### Task requirements:
Copy out, exactly and without additions, the lines from the one that contains "function closing(ring, start, turned)" to the one that contains "imported = [obj", both ends included.

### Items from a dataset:
-- START --

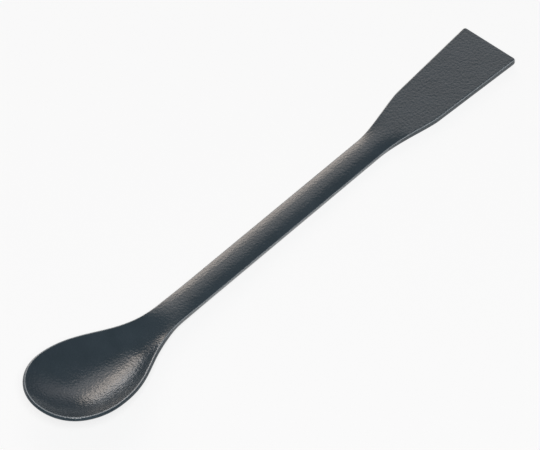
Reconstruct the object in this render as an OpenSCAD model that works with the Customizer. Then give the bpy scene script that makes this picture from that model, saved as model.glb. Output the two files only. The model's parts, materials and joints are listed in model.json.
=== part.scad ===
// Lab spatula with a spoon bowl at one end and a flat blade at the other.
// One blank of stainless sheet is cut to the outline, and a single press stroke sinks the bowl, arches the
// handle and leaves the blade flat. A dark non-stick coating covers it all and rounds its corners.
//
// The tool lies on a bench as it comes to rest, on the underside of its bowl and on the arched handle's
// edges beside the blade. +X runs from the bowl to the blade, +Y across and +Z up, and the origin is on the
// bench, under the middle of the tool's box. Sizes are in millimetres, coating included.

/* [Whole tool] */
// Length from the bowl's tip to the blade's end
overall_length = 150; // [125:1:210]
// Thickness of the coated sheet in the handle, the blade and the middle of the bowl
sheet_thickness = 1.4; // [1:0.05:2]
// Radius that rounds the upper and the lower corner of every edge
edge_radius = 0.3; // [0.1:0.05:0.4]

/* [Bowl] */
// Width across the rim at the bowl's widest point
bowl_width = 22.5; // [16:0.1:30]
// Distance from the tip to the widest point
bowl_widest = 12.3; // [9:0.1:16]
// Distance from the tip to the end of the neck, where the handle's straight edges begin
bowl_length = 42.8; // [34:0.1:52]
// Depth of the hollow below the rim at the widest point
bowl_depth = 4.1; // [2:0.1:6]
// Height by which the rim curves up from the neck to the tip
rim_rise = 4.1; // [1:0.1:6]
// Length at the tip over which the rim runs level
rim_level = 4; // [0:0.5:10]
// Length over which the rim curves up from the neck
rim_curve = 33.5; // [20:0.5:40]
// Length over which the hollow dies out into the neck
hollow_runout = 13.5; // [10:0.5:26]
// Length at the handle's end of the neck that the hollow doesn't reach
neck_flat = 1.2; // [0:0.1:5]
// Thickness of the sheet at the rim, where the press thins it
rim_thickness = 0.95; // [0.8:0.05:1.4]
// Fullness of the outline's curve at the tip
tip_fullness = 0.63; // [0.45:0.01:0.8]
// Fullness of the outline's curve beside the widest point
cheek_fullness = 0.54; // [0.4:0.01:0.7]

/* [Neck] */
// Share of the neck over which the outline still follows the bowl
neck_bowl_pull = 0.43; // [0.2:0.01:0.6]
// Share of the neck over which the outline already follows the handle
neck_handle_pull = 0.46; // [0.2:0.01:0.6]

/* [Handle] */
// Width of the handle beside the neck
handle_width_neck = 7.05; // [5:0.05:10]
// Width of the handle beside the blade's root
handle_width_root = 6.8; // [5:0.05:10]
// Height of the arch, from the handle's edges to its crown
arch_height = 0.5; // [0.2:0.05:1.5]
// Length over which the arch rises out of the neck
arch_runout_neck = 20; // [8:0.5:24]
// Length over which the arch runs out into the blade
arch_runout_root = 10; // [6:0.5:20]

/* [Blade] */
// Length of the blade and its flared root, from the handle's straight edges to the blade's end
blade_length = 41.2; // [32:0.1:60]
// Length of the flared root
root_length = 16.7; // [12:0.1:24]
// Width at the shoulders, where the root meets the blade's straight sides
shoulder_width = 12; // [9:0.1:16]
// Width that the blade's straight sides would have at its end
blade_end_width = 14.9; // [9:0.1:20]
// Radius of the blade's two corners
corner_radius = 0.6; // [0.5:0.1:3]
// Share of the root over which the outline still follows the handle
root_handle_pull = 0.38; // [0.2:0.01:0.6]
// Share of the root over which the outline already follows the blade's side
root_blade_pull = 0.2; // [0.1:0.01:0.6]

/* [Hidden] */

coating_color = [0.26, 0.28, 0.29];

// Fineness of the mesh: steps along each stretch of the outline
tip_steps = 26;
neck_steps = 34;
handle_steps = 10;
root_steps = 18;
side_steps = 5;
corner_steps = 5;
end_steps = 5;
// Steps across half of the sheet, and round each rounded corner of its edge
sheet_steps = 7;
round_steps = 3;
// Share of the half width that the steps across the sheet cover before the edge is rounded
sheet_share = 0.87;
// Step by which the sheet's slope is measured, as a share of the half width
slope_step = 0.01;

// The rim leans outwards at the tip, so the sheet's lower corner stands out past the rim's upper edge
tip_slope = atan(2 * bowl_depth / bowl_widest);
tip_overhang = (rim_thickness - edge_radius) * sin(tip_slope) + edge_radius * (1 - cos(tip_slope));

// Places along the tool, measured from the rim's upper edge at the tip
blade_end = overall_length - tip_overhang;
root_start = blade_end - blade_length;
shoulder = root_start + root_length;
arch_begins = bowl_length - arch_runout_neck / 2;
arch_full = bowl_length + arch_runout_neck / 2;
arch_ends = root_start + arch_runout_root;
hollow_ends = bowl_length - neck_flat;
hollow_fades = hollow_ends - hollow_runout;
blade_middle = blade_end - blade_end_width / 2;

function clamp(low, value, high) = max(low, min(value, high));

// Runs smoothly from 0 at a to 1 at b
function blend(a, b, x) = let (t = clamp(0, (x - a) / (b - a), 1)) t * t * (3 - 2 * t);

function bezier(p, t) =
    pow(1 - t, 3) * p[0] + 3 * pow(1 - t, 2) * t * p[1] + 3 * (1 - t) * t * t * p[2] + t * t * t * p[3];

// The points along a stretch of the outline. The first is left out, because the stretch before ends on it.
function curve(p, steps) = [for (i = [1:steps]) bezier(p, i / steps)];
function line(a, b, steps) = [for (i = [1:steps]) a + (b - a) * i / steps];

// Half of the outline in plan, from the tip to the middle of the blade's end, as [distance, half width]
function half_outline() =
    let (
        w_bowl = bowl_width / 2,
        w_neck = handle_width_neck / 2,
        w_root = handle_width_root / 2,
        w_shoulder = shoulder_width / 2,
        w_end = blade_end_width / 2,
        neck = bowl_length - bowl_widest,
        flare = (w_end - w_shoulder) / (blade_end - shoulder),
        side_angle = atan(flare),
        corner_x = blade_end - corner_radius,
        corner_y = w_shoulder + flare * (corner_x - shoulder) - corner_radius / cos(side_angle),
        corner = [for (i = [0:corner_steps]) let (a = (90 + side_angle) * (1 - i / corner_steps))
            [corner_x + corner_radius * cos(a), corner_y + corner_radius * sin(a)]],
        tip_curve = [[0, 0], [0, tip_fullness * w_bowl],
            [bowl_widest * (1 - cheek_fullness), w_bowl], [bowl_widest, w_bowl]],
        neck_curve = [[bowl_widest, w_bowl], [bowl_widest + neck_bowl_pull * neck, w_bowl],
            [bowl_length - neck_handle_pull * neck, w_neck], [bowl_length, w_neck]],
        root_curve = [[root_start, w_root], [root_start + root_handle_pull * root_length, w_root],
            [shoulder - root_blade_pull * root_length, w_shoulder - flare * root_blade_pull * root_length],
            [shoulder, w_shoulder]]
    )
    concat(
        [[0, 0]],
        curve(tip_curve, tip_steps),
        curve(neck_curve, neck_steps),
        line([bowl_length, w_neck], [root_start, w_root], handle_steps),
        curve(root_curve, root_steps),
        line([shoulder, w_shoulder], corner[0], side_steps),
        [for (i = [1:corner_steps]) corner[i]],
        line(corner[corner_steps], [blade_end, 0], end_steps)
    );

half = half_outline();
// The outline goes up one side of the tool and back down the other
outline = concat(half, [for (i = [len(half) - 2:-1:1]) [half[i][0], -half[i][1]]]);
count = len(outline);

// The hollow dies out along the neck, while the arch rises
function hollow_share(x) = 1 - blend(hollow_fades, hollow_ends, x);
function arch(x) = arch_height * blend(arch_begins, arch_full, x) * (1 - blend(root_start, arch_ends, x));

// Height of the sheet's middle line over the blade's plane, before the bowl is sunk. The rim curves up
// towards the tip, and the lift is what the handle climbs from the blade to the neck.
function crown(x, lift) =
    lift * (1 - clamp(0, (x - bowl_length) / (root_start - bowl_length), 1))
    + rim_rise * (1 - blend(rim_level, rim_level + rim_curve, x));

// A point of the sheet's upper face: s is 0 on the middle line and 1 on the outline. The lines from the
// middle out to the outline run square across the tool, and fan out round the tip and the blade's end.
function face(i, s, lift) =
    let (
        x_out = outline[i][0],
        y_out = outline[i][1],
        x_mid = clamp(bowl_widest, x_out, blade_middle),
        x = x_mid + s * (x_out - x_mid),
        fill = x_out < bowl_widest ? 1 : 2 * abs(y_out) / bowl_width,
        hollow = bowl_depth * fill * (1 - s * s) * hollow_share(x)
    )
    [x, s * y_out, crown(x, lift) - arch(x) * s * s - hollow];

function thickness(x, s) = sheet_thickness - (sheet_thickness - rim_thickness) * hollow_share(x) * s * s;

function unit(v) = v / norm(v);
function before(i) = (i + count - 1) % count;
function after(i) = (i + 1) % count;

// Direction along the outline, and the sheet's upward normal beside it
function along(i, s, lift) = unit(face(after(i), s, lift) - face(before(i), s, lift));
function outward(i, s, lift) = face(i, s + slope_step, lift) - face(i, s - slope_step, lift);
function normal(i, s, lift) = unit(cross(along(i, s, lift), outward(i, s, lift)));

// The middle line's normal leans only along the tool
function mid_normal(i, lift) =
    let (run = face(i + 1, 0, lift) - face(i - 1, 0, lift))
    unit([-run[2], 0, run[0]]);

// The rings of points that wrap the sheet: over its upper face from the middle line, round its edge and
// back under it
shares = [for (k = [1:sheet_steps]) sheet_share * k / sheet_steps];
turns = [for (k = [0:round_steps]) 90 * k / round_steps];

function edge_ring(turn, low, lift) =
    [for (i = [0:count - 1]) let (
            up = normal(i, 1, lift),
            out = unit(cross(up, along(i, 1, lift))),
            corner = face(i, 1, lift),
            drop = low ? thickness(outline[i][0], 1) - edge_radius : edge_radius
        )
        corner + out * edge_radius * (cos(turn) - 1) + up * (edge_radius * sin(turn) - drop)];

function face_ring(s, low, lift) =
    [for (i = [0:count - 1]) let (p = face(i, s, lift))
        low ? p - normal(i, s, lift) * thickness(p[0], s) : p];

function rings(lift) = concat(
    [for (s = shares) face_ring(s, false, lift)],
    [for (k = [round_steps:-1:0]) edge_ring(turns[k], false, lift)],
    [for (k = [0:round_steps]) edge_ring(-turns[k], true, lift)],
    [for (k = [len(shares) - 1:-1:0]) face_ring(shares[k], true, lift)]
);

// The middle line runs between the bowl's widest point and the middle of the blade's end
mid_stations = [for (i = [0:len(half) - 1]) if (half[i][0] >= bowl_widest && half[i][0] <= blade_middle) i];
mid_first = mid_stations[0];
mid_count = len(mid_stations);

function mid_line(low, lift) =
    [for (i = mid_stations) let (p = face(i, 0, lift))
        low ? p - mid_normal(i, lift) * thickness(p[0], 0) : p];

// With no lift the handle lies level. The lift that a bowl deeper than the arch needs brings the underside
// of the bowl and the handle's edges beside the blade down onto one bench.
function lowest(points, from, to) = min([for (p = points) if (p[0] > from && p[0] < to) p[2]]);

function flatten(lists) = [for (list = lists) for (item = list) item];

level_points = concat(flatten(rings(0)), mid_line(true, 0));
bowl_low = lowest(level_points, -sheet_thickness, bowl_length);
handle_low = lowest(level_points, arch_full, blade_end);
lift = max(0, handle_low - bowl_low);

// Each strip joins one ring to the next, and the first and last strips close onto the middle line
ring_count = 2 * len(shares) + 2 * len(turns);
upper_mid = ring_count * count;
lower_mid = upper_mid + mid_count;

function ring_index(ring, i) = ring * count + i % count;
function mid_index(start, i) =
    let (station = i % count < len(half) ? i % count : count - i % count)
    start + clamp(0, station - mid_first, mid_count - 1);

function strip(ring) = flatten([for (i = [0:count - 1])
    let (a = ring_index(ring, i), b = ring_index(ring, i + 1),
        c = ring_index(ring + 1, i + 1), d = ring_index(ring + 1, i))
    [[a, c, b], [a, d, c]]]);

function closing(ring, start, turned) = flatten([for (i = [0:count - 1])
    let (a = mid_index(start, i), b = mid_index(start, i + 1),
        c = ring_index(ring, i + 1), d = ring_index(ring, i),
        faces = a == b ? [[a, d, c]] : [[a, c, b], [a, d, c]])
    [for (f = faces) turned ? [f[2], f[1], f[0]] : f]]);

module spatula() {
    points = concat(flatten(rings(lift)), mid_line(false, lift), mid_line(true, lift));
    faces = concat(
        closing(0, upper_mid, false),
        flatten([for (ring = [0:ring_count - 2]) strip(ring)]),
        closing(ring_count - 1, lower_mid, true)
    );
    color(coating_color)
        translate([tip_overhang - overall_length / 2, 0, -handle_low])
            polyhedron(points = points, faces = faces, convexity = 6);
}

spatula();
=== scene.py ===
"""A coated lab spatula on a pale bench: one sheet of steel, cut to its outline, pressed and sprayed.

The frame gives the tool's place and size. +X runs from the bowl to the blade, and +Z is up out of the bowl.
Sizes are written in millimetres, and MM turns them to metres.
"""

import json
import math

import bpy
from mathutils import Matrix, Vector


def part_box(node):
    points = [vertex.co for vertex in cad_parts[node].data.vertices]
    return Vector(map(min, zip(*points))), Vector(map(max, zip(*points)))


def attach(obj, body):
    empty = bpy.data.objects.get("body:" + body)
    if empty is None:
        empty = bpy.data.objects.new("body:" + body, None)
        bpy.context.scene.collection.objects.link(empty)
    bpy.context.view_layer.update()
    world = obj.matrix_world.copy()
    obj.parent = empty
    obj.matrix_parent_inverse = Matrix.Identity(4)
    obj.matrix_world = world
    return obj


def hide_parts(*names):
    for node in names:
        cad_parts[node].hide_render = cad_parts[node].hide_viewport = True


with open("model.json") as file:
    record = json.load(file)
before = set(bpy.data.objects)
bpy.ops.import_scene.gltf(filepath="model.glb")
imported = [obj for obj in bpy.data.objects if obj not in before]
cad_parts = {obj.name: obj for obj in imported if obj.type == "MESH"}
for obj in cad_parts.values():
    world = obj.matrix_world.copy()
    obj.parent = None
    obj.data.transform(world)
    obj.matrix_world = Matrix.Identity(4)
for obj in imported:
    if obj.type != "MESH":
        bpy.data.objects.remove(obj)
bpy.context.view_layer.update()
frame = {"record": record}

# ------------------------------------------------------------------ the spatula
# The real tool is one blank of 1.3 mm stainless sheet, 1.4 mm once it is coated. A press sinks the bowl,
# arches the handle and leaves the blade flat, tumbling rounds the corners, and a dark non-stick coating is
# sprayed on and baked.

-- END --
-- START --

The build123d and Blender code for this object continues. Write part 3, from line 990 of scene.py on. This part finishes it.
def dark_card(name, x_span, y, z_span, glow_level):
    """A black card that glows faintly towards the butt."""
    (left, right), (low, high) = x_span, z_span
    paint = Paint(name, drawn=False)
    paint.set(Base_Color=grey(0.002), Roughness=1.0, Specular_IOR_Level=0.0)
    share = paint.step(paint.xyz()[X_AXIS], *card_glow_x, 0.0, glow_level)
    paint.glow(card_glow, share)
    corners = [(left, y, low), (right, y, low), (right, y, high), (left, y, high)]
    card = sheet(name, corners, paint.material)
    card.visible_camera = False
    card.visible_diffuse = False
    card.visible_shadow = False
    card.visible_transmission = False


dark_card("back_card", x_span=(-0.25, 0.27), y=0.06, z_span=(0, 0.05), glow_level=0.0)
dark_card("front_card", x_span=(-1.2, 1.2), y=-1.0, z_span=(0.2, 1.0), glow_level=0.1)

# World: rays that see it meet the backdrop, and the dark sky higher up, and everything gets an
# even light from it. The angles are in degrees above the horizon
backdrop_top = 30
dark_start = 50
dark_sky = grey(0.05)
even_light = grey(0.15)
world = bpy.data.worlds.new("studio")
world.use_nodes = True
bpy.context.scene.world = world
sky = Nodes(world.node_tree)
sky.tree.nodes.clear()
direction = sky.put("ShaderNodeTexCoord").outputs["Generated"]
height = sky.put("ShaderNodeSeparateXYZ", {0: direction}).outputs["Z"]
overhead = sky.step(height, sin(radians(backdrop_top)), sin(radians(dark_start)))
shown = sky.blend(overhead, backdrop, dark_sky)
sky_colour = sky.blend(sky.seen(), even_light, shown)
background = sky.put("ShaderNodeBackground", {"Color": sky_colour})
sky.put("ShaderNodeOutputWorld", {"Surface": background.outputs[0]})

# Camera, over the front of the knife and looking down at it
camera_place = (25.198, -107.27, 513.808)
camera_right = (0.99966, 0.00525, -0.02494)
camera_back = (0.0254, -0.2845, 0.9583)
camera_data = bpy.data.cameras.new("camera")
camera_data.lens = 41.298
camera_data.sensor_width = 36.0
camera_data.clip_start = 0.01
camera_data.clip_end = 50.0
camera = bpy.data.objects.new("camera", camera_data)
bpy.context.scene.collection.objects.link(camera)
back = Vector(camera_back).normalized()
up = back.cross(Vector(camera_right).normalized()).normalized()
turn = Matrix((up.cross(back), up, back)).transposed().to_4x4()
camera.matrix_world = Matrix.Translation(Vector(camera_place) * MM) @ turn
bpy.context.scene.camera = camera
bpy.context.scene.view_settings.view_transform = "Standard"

-- END --

### Response to the exercise:
function closing(ring, start, turned) = flatten([for (i = [0:count - 1])
    let (a = mid_index(start, i), b = mid_index(start, i + 1),
        c = ring_index(ring, i + 1), d = ring_index(ring, i),
        faces = a == b ? [[a, d, c]] : [[a, c, b], [a, d, c]])
    [for (f = faces) turned ? [f[2], f[1], f[0]] : f]]);

module spatula() {
    points = concat(flatten(rings(lift)), mid_line(false, lift), mid_line(true, lift));
    faces = concat(
        closing(0, upper_mid, false),
        flatten([for (ring = [0:ring_count - 2]) strip(ring)]),
        closing(ring_count - 1, lower_mid, true)
    );
    color(coating_color)
        translate([tip_overhang - overall_length / 2, 0, -handle_low])
            polyhedron(points = points, faces = faces, convexity = 6);
}

spatula();
=== scene.py ===
"""A coated lab spatula on a pale bench: one sheet of steel, cut to its outline, pressed and sprayed.

The frame gives the tool's place and size. +X runs from the bowl to the blade, and +Z is up out of the bowl.
Sizes are written in millimetres, and MM turns them to metres.
"""

import json
import math

import bpy
from mathutils import Matrix, Vector


def part_box(node):
    points = [vertex.co for vertex in cad_parts[node].data.vertices]
    return Vector(map(min, zip(*points))), Vector(map(max, zip(*points)))


def attach(obj, body):
    empty = bpy.data.objects.get("body:" + body)
    if empty is None:
        empty = bpy.data.objects.new("body:" + body, None)
        bpy.context.scene.collection.objects.link(empty)
    bpy.context.view_layer.update()
    world = obj.matrix_world.copy()
    obj.parent = empty
    obj.matrix_parent_inverse = Matrix.Identity(4)
    obj.matrix_world = world
    return obj


def hide_parts(*names):
    for node in names:
        cad_parts[node].hide_render = cad_parts[node].hide_viewport = True


with open("model.json") as file:
    record = json.load(file)
before = set(bpy.data.objects)
bpy.ops.import_scene.gltf(filepath="model.glb")
imported = [obj for obj in bpy.data.objects if obj not in before]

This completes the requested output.